#### [What this task involves]
Copy each line of the material below that includes the string "from".

#### [Provided data]
○ ○ ○ ○

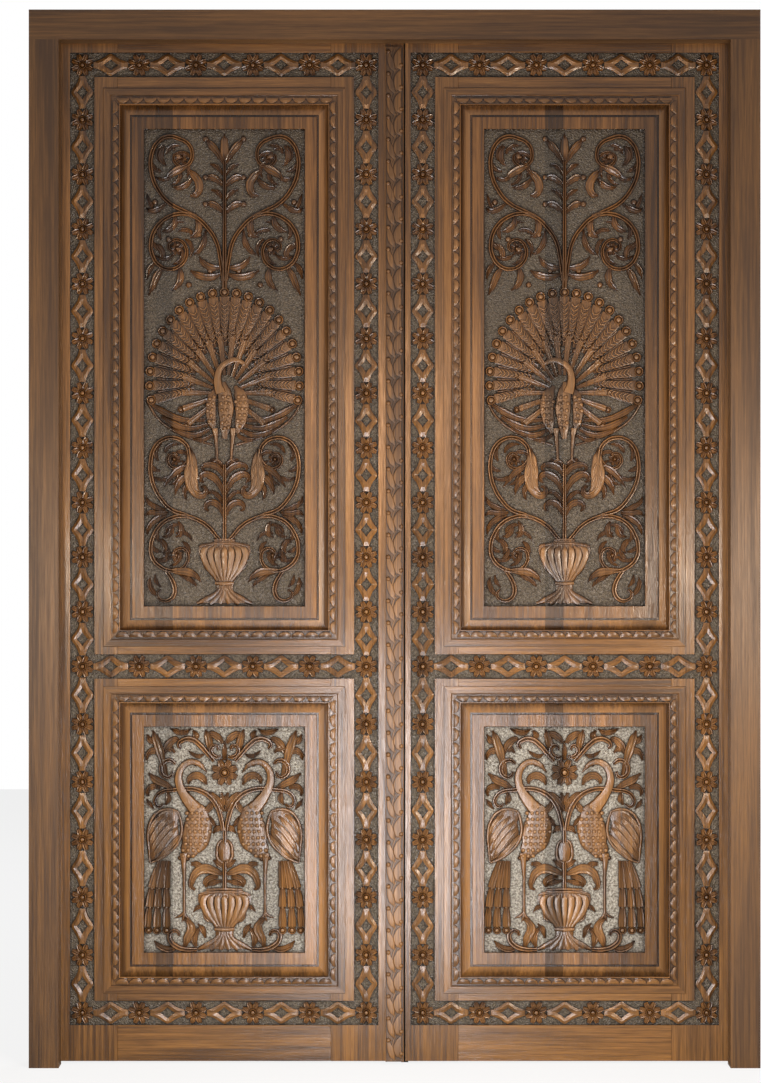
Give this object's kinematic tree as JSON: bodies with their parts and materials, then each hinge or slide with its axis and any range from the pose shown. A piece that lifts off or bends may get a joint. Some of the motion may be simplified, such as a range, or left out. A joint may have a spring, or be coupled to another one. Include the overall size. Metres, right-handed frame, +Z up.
{
  "type": "carved temple door",
  "caption": "Pair of carved wooden temple door leaves with peacock panels, rosette bands and a carved centre strip, hung by lift-off hinges in a plain rebated frame",
  "frame": {"origin": "floor level, at the bottom centre of the object's box: the middle of the doorway, midway through its depth", "axes": "+X to the viewer's right, +Y away from the viewer, the way the leaves open, +Z up"},
  "size_m": [1.524, 0.1134, 2.205],
  "materials": {
    "frame_wood": "plain dark varnished hardwood",
    "leaf_wood": "dark varnished hardwood, boards of differing tone",
    "panel_wood": "carved and varnished hardwood with a dull stippled ground",
    "moulding_wood": "carved dark varnished hardwood",
    "hinge_metal": "plain satin steel"
  },
  "bodies": {
    "frame": {"frame_jamb_left": "frame_wood", "frame_jamb_right": "frame_wood", "frame_head": "frame_wood", "hinge_frame_halves_left": "hinge_metal", "hinge_frame_halves_right": "hinge_metal"},
    "leaf_left": {"hinge_leaf_halves_left": "hinge_metal", "hanging_stile_left": "leaf_wood", "meeting_stile_left": "leaf_wood", "bottom_rail_left": "leaf_wood", "middle_rail_left": "leaf_wood", "top_rail_left": "leaf_wood", "upper_panel_left": "panel_wood", "lower_panel_left": "panel_wood", "centre_strip": "moulding_wood", "upper_moulding_top_left": "moulding_wood", "upper_moulding_bottom_left": "moulding_wood", "upper_moulding_outer_left": "moulding_wood", "upper_moulding_inner_left": "moulding_wood", "lower_moulding_top_left": "moulding_wood", "lower_moulding_bottom_left": "moulding_wood", "lower_moulding_outer_left": "moulding_wood", "lower_moulding_inner_left": "moulding_wood"},
    "leaf_right": {"hinge_leaf_halves_right": "hinge_metal", "hanging_stile_right": "leaf_wood", "meeting_stile_right": "leaf_wood", "bottom_rail_right": "leaf_wood", "middle_rail_right": "leaf_wood", "top_rail_right": "leaf_wood", "upper_panel_right": "panel_wood", "lower_panel_right": "panel_wood", "upper_moulding_top_right": "moulding_wood", "upper_moulding_bottom_right": "moulding_wood", "upper_moulding_outer_right": "moulding_wood", "upper_moulding_inner_right": "moulding_wood", "lower_moulding_top_right": "moulding_wood", "lower_moulding_bottom_right": "moulding_wood", "lower_moulding_outer_right": "moulding_wood", "lower_moulding_inner_right": "moulding_wood"}
  },
  "joints": [
    {"name": "left_leaf_swing", "type": "hinge", "parent": "frame", "child": "leaf_left", "pos_m": [-0.7105, 0.05025, 0], "axis": [0, 0, 1], "range_deg": [0, 105]},
    {"name": "right_leaf_swing", "type": "hinge", "parent": "frame", "child": "leaf_right", "pos_m": [0.7105, 0.05025, 0], "axis": [0, 0, -1], "range_deg": [0, 105]}
  ]
}
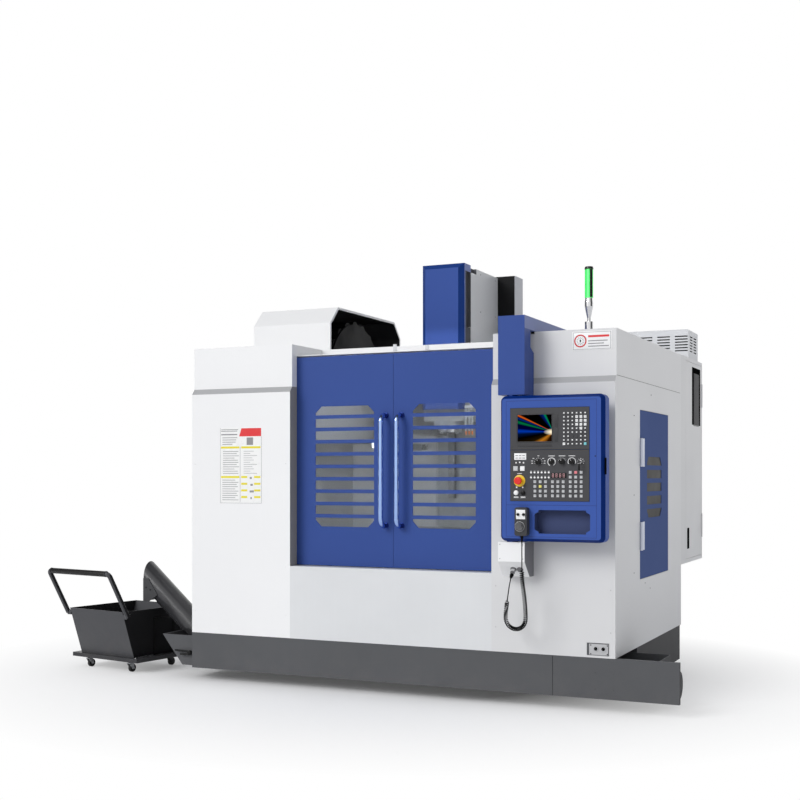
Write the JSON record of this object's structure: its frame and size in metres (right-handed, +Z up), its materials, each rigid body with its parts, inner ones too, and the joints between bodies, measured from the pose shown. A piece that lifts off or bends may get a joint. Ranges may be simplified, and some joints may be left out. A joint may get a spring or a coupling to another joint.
{
  "type": "cnc machining center",
  "caption": "Vertical machining centre with sliding doors, three axes, tool changer, swivelling operator panel, chip conveyor and a chip cart on casters",
  "frame": {"origin": "centre of the footprint's bounding box, on the floor", "axes": "+Z up, +X to the operator's right, +Y to the machine's rear"},
  "size_m": [3.9599, 2.5414, 2.54],
  "materials": {
    "white_paint": "semi-gloss",
    "blue_paint": "semi-gloss",
    "grey_paint": "semi-gloss",
    "dark_paint": "satin",
    "black_paint": "satin",
    "casting_paint": "painted casting",
    "ground_iron": "ground",
    "bright_steel": "brushed",
    "stainless": "brushed",
    "chrome": "polished",
    "galvanised": "matt zinc",
    "window": "clear safety glass",
    "screen_plastic": "fine texture",
    "pendant_plastic": "fine texture",
    "dial_plastic": "gloss",
    "red_plastic": "gloss",
    "lens_plastic": "clear green",
    "lamp_plastic": "matt",
    "cord_rubber": "matt",
    "plug_metal": "matt",
    "wheel_rubber": "matt",
    "magazine_steel": "dark"
  },
  "bodies": {
    "machine": {"base_casting": "casting_paint", "column": "casting_paint", "linear_rails": "bright_steel", "column_cover": "grey_paint", "levelling_feet": "dark_paint", "coolant_tanks": "dark_paint", "front_skirt": "dark_paint", "chip_trough": "dark_paint", "conveyor_tube": "dark_paint", "conveyor_gearmotor": "dark_paint", "left_cabinet": "white_paint", "right_cabinet": "white_paint", "front_lower_panel": "white_paint", "roof_frame": "white_paint", "chip_pan": "stainless", "splash_guard": "stainless", "tool_hood": "white_paint", "magazine_bracket": "casting_paint", "electrical_cabinet": "grey_paint", "transformer_box": "grey_paint", "panel_arm": "blue_paint", "socket_box": "white_paint", "cord_curl": "cord_rubber", "cord_tail": "cord_rubber", "cord_plug": "plug_metal", "lamp_stem": "lamp_plastic", "lamp_lens": "lens_plastic"},
    "auger": {"auger": "bright_steel"},
    "door_left": {"door_left": "blue_paint", "door_left_glass": "window", "door_left_handle": "chrome"},
    "door_right": {"door_right": "blue_paint", "door_right_glass": "window", "door_right_handle": "chrome"},
    "saddle": {"saddle": "casting_paint"},
    "table": {"table": "ground_iron"},
    "head": {"headstock": "casting_paint", "head_front_cover": "blue_paint", "head_side_cover": "grey_paint"},
    "spindle": {"spindle": "bright_steel"},
    "magazine": {"tool_magazine": "magazine_steel"},
    "tool_arm": {"tool_arm": "bright_steel"},
    "side_door": {"side_door": "blue_paint", "side_door_glass": "window"},
    "cabinet_door": {"cabinet_door": "grey_paint"},
    "panel": {"panel_housing": "blue_paint", "display_unit": "screen_plastic", "key_panel": "screen_plastic", "pendant": "pendant_plastic", "cord_drop": "cord_rubber"},
    "emergency_stop": {"emergency_stop": "red_plastic"},
    "pendant_dial": {"pendant_dial": "dial_plastic"},
    "cart": {"cart_tray": "dark_paint", "cart_bin": "dark_paint"},
    "caster_left": {"caster_fork_left": "galvanised"},
    "caster_right": {"caster_fork_right": "galvanised"},
    "wheel_front_left": {"wheel_front_left": "wheel_rubber"},
    "wheel_front_right": {"wheel_front_right": "wheel_rubber"},
    "wheel_rear_left": {"wheel_rear_left": "wheel_rubber"},
    "wheel_rear_right": {"wheel_rear_right": "wheel_rubber"}
  },
  "joints": [
    {"name": "door_left_slide", "type": "slide", "parent": "machine", "child": "door_left", "axis": [-1, 0, 0], "range_m": [0, 0.55]},
    {"name": "door_right_slide", "type": "slide", "parent": "machine", "child": "door_right", "axis": [1, 0, 0], "range_m": [0, 0.55]},
    {"name": "saddle_y", "type": "slide", "parent": "machine", "child": "saddle", "axis": [0, 1, 0], "range_m": [-0.25, 0.25]},
    {"name": "table_x", "type": "slide", "parent": "saddle", "child": "table", "axis": [1, 0, 0], "range_m": [-0.4, 0.4]},
    {"name": "head_z", "type": "slide", "parent": "machine", "child": "head", "axis": [0, 0, 1], "range_m": [-0.5, 0]},
    {"name": "spindle_turn", "type": "hinge", "parent": "head", "child": "spindle", "pos_m": [0.351, -0.10635, 1.53], "axis": [0, 0, 1], "continuous": true},
    {"name": "magazine_turn", "type": "hinge", "parent": "machine", "child": "magazine", "pos_m": [-0.313, -0.10635, 1.85], "axis": [1, 0, 0], "continuous": true},
    {"name": "tool_arm_turn", "type": "hinge", "parent": "machine", "child": "tool_arm", "pos_m": [0.021, -0.10635, 1.4], "axis": [0, 0, 1], "range_deg": [0, 270]},
    {"name": "auger_turn", "type": "hinge", "parent": "machine", "child": "auger", "pos_m": [0.351, -0.72635, 0.124], "axis": [1, 0, 0], "continuous": true},
    {"name": "side_door_hinge", "type": "hinge", "parent": "machine", "child": "side_door", "pos_m": [1.658, -0.49035, 0.9], "axis": [0, 0, -1], "range_deg": [0, 110]},
    {"name": "cabinet_door_hinge", "type": "hinge", "parent": "machine", "child": "cabinet_door", "pos_m": [1.655, 1.24565, 0.9], "axis": [0, 0, 1], "range_deg": [0, 110]},
    {"name": "panel_swivel", "type": "hinge", "parent": "machine", "child": "panel", "pos_m": [1.134, -1.14235, 1.3], "axis": [0, 0, -1], "range_deg": [0, 90]},
    {"name": "emergency_stop_push", "type": "slide", "parent": "panel", "child": "emergency_stop", "axis": [0, 1, 0], "range_m": [0, 0.004]},
    {"name": "pendant_dial_turn", "type": "hinge", "parent": "panel", "child": "pendant_dial", "pos_m": [1.21014, -1.25135, 0.97], "axis": [0, -1, 0], "continuous": true},
    {"name": "cart_roll", "type": "slide", "parent": "machine", "child": "cart", "axis": [-0.1736, -0.9848, 0], "range_m": [0, 0.6]},
    {"name": "caster_left_swivel", "type": "hinge", "parent": "cart", "child": "caster_left", "pos_m": [-1.83866, -0.88112, 0.06], "axis": [0, 0, 1], "continuous": true},
    {"name": "caster_right_swivel", "type": "hinge", "parent": "cart", "child": "caster_right", "pos_m": [-1.46837, -0.94641, 0.06], "axis": [0, 0, 1], "continuous": true},
    {"name": "wheel_front_left_roll", "type": "hinge", "parent": "caster_left", "child": "wheel_front_left", "pos_m": [-1.83554, -0.86339, 0.025], "axis": [0.9848, -0.1736, 0], "continuous": true},
    {"name": "wheel_rear_left_roll", "type": "hinge", "parent": "cart", "child": "wheel_rear_left", "pos_m": [-1.7765, -0.52856, 0.025], "axis": [0.9848, -0.1736, 0], "continuous": true},
    {"name": "wheel_front_right_roll", "type": "hinge", "parent": "caster_right", "child": "wheel_front_right", "pos_m": [-1.46525, -0.92869, 0.025], "axis": [0.9848, -0.1736, 0], "continuous": true},
    {"name": "wheel_rear_right_roll", "type": "hinge", "parent": "cart", "child": "wheel_rear_right", "pos_m": [-1.40621, -0.59385, 0.025], "axis": [0.9848, -0.1736, 0], "continuous": true}
  ]
}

○ ○ ○ ○

#### [The answer]
Give this object's kinematic tree as JSON: bodies with their parts and materials, then each hinge or slide with its axis and any range from the pose shown. A piece that lifts off or bends may get a joint. Some of the motion may be simplified, such as a range, or left out. A joint may have a spring, or be coupled to another one. Include the overall size. Metres, right-handed frame, +Z up.
  "frame": {"origin": "floor level, at the bottom centre of the object's box: the middle of the doorway, midway through its depth", "axes": "+X to the viewer's right, +Y away from the viewer, the way the leaves open, +Z up"},
Write the JSON record of this object's structure: its frame and size in metres (right-handed, +Z up), its materials, each rigid body with its parts, inner ones too, and the joints between bodies, measured from the pose shown. A piece that lifts off or bends may get a joint. Ranges may be simplified, and some joints may be left out. A joint may get a spring or a coupling to another joint.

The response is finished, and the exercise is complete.